When you're non-Equity, Equity members try to tell you that there's not much difference between being union and non-union. I think they just forget what it was like to wake up in the 5's.

My LITTLE WOMEN cast, who were all Equity members already, threw me a little surprise "initiation" ceremony in honor of being let into the club. They pretended to hold an Equity meeting and when I walked in to the meeting (it being my first), I was greeted with flowers and a Congrats card. It was incredible, really. I couldn't have hoped to have started this next phase in my acting career with a better cast or show or theater. It was very special.

I have also officially begun my week of the "Show Closing Blues." Bleh.







Wednesday, April 15, 2009

Nanny Diaries

I took the two-year-old to swimming lessons today. He was a doll. The whole time I sat there with a big grin on my face because he was so cute. His other babysitter (who usually is the one who takes him to swimming) instructed me to, after the lesson, shower the little guy off in the open shower at the corner of the room and shampoo his hair, so we wouldn't have to bathe him later.


The lesson ended. The two-year-old's swim instructor approached me after the lesson.

We'll just call him....Goob.

GOOB:

Have I met you before?

ME:

(thinking) Oh brother... (Then out loud) Uh...yeah, I think once, when I brought his older brother to swimming. I usually work evenings so this is pretty new to me.

GOOB:

(as I'm getting two-year-old ready to shower off) So are you from New York City?

ME:

(thinking) Here we go... (then out loud) Uh...no. From Texas, actually.

GOOB:

Oh. (As I'm heading with two-year-old to the shower) How long have you been working with this family?

ME:

Uh...probably a year and a half, or so.

GOOB:

(While I'm at the shower shampooing the two-year-old's hair) Hey, I was thinking, since I probably won't see you again, I should probably go ahead and ask...

ME:

(thinking) NO!!! DON'T ASK! PLEASE! DO. NOT. ASK!

GOOB:

Would you like to have dinner with me?

ME:

I'm married.

GOOB:

OH....yeah...uh.

ME:

Yeah...haha...I'm flattered...but no.

Note to self and all other Nut Nannies in New York City: when watching child's swimming lessons, watch nonchalantly and keep outward forms of expression to yourself, unless Goob swimming instructor mistakes smiles and *thumbs up* to be for himself rather than for child.

Tuesday, April 14, 2009

Blogpology

It's that time, fancied friends, when I re-enter the blogosphere in hopes that there's somebody still there. That time where I profusely apologize for being absent, though it always strikes me a bit vain that I would apologize to YOU for not having any writing of MINE for you to read.
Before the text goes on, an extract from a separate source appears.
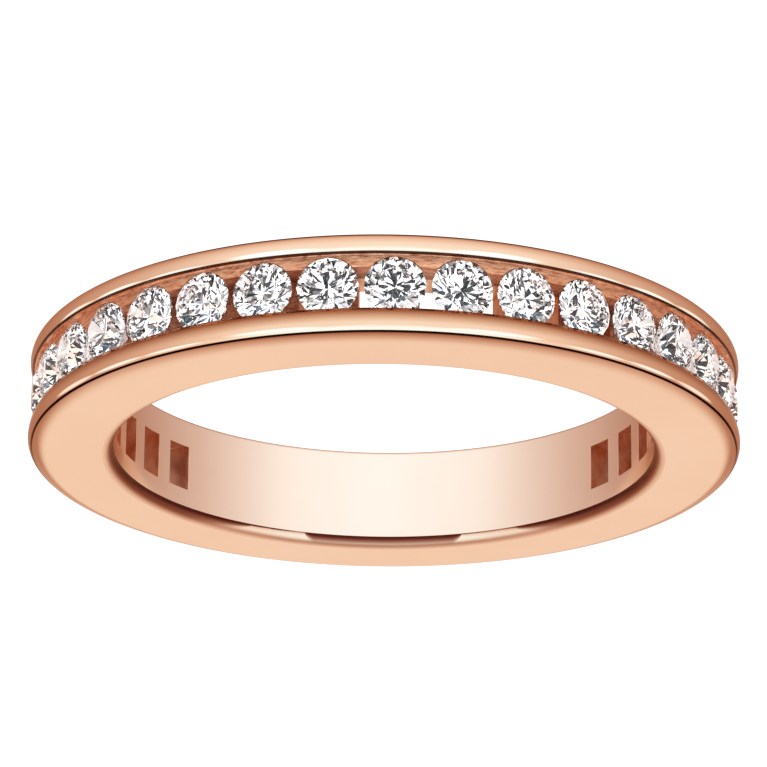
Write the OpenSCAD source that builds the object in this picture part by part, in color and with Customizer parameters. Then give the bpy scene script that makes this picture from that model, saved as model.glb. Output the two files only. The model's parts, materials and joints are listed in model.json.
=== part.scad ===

When I'm doing a show, it's hard for me to write. I don't know why. I guess my creative energies are focused somewhere else, or maybe I'm getting all the recognition I need through applause and "Good show"s. Maybe I don't feel the need to prove myself anymore.

Is blogging really all about self-validation?

Sometimes, maybe.

But not all the time. I like it. I like hearing from you guys and reading about what's going on in your lives. I like writing. I like trying to find the memorable things in my day, the small seemingly inconsequential that holds meaning if we'd just let it. And I like sharing it with you. The big things, too. I like holding myself accountable to my own goals and dreams by archiving them. I like having a way to look back.

So, really, I think the reason for my absence, is...I'm just worn out. WIth my free time I want to talk to my husband and catch up on my shows and sleep in and go to church.

But the show's closing this weekend, and I'm preparing mentally for that. which involves remembering how much I like this here form of communication and expression. I hope you guys are still there. Holler if you are. Anyone out there?